Data:
________________________
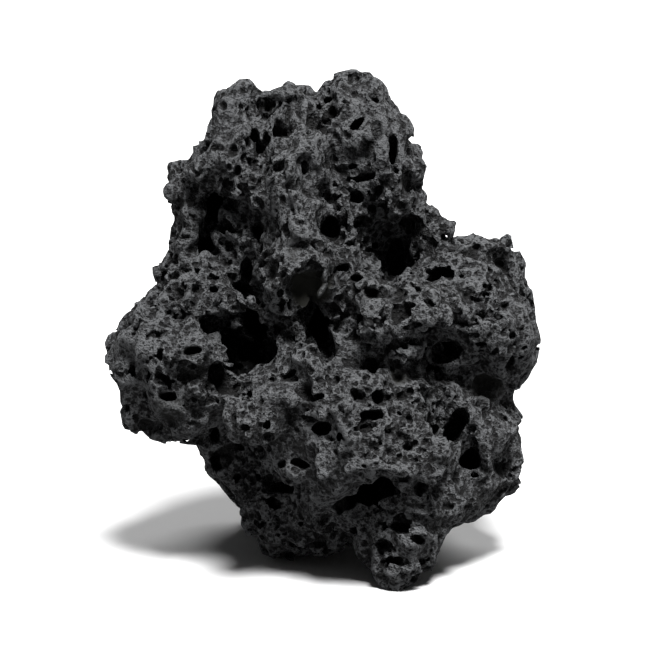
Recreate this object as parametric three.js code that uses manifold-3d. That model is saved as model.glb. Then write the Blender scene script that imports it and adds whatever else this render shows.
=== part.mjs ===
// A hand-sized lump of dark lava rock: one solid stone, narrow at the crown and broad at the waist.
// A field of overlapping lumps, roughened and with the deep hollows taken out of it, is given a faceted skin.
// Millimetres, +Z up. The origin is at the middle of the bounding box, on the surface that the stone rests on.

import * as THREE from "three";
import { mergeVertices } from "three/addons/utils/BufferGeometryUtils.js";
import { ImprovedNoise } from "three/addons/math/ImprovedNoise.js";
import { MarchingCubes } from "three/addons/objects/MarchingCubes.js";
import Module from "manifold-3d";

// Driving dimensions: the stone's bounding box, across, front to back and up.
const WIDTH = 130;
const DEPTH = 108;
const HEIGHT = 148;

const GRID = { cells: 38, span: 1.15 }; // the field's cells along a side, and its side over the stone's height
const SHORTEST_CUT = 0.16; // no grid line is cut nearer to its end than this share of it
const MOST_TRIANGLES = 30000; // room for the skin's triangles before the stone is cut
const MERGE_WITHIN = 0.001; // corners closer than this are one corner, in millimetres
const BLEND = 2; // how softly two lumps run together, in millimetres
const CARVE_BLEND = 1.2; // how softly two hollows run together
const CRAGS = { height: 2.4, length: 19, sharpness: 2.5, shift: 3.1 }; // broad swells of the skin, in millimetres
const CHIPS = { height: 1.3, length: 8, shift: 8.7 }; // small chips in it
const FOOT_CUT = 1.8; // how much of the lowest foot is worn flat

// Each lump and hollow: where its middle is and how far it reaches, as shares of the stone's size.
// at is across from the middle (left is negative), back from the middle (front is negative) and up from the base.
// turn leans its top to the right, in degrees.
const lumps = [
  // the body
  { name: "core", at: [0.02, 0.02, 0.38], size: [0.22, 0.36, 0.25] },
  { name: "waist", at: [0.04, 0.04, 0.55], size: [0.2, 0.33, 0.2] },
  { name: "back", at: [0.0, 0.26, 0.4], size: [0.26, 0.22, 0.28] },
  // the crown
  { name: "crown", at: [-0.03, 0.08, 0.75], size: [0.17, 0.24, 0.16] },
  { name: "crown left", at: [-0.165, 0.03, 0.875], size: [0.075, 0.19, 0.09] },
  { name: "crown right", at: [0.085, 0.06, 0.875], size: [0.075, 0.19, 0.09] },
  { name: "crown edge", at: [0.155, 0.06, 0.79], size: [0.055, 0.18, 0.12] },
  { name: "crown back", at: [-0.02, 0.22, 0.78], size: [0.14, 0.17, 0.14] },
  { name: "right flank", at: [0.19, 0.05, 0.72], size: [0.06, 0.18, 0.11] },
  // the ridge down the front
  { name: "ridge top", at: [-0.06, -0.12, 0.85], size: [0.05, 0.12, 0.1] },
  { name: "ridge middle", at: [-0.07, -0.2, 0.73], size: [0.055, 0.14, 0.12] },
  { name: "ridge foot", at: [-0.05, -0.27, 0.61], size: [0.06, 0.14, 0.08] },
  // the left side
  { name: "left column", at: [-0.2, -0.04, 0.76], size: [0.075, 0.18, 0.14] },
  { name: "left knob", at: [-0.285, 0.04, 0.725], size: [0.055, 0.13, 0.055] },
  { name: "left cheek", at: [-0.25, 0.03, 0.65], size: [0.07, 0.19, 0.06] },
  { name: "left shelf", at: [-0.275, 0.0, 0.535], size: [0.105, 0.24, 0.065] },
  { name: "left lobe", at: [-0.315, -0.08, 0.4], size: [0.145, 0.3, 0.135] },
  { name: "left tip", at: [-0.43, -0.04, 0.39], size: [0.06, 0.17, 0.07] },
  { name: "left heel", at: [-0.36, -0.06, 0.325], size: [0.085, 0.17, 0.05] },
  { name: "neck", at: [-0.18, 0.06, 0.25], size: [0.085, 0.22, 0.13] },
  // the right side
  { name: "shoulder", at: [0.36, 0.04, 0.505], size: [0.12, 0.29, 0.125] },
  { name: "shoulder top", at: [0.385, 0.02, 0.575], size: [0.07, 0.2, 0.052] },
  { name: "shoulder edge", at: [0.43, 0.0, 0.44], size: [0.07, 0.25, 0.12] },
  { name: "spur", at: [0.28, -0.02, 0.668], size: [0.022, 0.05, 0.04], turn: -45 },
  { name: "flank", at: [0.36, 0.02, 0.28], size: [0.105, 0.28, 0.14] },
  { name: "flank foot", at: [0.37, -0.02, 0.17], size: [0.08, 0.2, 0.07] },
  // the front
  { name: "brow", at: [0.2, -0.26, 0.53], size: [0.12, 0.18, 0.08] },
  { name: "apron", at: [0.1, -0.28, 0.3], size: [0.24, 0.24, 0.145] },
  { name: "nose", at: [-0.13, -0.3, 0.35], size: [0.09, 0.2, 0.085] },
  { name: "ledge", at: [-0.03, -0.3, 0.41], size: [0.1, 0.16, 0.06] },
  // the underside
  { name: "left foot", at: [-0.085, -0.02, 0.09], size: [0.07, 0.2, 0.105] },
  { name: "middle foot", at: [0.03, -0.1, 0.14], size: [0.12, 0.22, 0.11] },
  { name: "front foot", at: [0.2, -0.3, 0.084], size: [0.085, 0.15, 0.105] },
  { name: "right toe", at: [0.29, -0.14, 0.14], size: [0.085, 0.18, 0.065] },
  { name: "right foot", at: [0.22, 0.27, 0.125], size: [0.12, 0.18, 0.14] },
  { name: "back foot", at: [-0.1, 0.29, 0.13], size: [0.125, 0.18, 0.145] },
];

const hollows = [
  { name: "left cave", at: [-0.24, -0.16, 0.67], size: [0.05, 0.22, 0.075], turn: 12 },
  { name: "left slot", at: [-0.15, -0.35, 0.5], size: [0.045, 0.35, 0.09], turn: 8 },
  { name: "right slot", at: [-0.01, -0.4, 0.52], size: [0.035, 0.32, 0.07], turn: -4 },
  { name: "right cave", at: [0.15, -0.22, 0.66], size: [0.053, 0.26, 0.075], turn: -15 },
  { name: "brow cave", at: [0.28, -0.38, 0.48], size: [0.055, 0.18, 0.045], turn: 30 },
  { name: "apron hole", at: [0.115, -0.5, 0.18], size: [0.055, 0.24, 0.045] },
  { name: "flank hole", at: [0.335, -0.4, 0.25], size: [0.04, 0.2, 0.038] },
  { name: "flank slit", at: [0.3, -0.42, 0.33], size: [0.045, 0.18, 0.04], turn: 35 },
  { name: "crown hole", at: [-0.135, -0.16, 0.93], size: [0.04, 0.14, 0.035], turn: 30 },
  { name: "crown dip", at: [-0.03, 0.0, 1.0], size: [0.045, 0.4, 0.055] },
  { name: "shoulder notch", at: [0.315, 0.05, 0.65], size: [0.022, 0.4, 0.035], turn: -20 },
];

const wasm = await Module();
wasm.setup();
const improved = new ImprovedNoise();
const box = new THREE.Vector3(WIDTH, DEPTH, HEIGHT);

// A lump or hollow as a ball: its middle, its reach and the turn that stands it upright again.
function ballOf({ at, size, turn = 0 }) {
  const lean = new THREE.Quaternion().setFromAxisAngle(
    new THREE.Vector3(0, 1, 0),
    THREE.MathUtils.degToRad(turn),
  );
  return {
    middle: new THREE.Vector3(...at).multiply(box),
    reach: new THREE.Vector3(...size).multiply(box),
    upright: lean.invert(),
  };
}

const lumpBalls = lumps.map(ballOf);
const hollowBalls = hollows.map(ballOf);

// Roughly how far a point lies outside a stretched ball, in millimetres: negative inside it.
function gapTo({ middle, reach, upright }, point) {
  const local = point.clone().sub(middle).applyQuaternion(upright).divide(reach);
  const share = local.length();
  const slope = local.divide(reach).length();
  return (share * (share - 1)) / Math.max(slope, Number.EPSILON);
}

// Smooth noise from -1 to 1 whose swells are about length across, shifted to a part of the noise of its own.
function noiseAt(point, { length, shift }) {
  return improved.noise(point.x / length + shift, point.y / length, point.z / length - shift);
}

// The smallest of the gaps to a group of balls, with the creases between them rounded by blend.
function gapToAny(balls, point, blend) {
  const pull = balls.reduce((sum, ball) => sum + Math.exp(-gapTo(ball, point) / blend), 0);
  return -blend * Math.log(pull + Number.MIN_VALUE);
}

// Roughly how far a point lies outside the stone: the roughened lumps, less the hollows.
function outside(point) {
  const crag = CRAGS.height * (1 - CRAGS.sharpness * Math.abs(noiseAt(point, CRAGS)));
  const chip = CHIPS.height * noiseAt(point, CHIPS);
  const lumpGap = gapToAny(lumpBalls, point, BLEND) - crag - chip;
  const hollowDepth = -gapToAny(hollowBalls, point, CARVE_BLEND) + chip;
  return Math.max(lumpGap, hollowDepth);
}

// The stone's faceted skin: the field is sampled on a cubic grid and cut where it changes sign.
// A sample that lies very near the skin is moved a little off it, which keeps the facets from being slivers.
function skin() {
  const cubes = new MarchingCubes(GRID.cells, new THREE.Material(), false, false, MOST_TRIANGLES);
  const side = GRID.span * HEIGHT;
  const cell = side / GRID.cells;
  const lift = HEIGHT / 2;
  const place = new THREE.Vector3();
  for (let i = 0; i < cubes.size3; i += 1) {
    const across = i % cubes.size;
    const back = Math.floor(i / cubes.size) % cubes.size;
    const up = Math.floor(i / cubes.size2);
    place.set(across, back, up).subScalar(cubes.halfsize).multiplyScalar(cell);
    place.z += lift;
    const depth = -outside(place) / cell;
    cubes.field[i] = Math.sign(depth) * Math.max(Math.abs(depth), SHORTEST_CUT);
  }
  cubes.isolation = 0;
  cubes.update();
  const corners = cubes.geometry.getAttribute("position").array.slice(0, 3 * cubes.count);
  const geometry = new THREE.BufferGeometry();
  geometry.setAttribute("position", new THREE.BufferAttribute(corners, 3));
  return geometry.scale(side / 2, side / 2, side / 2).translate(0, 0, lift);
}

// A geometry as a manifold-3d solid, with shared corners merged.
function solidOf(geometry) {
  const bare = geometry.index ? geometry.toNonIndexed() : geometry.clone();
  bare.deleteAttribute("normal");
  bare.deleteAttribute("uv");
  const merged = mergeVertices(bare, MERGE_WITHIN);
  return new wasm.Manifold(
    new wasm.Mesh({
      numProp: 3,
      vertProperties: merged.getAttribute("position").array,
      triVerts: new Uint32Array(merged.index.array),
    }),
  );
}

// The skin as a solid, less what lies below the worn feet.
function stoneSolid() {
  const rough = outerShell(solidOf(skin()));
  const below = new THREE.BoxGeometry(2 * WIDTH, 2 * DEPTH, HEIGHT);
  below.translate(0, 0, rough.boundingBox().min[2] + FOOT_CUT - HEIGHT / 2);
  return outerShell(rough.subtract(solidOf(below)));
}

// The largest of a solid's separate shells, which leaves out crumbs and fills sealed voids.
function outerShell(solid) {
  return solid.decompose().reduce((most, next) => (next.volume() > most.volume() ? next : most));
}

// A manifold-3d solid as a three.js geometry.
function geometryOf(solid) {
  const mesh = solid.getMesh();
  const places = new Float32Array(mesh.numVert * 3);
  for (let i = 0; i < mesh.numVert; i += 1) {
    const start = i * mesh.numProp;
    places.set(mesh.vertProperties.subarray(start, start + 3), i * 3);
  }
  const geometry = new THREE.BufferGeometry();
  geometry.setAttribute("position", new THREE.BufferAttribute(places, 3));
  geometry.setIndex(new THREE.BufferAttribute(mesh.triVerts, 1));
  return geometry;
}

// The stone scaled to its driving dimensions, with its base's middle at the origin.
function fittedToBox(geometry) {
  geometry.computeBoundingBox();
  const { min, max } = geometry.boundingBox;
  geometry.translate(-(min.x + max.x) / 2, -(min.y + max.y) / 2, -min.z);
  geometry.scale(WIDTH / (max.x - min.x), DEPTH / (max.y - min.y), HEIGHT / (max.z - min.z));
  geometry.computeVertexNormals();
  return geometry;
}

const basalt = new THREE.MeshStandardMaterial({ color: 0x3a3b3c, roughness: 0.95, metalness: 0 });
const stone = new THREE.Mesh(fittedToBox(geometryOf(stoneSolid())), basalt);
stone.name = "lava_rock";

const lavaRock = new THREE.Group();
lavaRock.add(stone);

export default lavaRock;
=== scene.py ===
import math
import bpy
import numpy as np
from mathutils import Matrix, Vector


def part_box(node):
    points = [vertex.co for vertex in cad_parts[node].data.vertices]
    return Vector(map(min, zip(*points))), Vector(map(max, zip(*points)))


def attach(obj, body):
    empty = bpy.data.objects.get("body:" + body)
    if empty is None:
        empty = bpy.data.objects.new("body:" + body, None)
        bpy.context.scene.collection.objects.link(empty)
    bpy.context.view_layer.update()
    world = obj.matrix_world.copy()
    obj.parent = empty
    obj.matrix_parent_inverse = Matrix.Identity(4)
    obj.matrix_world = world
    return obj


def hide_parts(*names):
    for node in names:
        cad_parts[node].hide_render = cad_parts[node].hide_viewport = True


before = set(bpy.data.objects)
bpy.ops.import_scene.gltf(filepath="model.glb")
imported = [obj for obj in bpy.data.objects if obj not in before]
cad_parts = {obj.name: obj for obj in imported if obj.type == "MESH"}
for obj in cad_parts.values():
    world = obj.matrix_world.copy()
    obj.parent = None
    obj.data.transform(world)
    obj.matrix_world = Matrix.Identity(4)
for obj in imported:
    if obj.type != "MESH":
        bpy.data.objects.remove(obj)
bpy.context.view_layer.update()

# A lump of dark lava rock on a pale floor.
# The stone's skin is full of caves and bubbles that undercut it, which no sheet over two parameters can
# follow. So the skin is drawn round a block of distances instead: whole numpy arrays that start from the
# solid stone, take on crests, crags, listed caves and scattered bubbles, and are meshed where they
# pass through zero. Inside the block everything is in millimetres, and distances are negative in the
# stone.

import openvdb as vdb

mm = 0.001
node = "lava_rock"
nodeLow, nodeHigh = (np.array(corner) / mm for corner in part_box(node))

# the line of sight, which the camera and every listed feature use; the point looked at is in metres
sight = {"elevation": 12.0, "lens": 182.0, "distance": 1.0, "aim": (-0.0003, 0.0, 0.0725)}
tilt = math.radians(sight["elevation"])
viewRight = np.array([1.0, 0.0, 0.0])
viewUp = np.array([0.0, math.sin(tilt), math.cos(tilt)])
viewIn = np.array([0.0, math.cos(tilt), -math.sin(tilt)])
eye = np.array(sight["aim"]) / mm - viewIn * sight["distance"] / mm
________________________
What the exercise asks:
Copy every line of the listing where the word "numpy" appears.

Solution to this problem:
import numpy as np
# follow. So the skin is drawn round a block of distances instead: whole numpy arrays that start from the